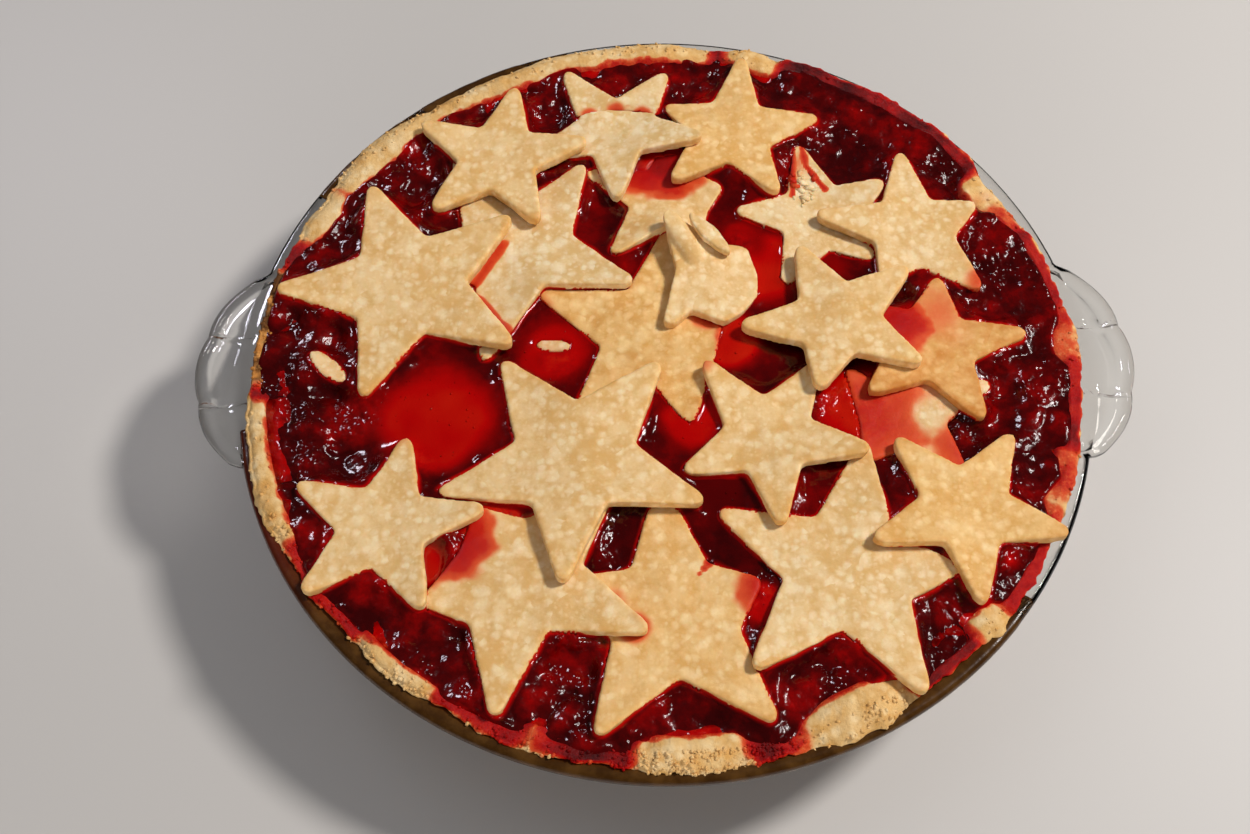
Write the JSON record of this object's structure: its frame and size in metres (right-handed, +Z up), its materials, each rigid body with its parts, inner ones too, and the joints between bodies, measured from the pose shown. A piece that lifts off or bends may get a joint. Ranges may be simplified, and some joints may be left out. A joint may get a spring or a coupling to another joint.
{
  "type": "strawberry pie",
  "caption": "Baked strawberry pie in a clear glass dish with two handles, its red filling topped with overlapping cut-out pastry stars.",
  "frame": {"origin": "middle of the dish's flat base, where it stands", "axes": "+X along the two handles, +Y across them, +Z up"},
  "size_m": [0.269, 0.2418, 0.0488],
  "materials": {
    "dish_glass": "clear moulded glass, smooth and glossy",
    "crust_pastry": "baked shortcrust, dry and crumbly, stained red where syrup soaked in",
    "strawberry_filling": "wet glossy strawberry filling with soft lumps of fruit",
    "star_pastry": "pale golden baked pastry, mottled, satin, pink at syrup-soaked edges"
  },
  "bodies": {
    "root": {"glass_dish": "dish_glass", "pie_crust": "crust_pastry", "strawberry_filling": "strawberry_filling", "star_large_front": "star_pastry", "star_large_middle": "star_pastry", "star_small_under_back": "star_pastry", "star_small_sunken": "star_pastry", "star_large_front_left": "star_pastry", "star_large_front_right": "star_pastry", "star_large_back_left": "star_pastry", "star_small_flaky": "star_pastry", "star_small_right": "star_pastry", "star_large_left": "star_pastry", "star_small_left_front": "star_pastry", "star_small_back_right": "star_pastry", "star_small_right_front": "star_pastry", "star_small_right_back": "star_pastry", "star_small_folded": "star_pastry", "star_small_middle_right": "star_pastry", "star_small_back_upper": "star_pastry", "star_small_back_lower": "star_pastry", "star_small_back_left": "star_pastry", "star_large_centre": "star_pastry", "star_small_centre_right": "star_pastry", "scrap_left": "star_pastry", "scrap_middle": "star_pastry", "scrap_folded_tip": "star_pastry"}
  },
  "joints": []
}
####################
**DESCRIPTION OF THE TASK**
Give the number of lines where the string "joints" occurs, without any further text.

**EXERCISE RESPONSE**
2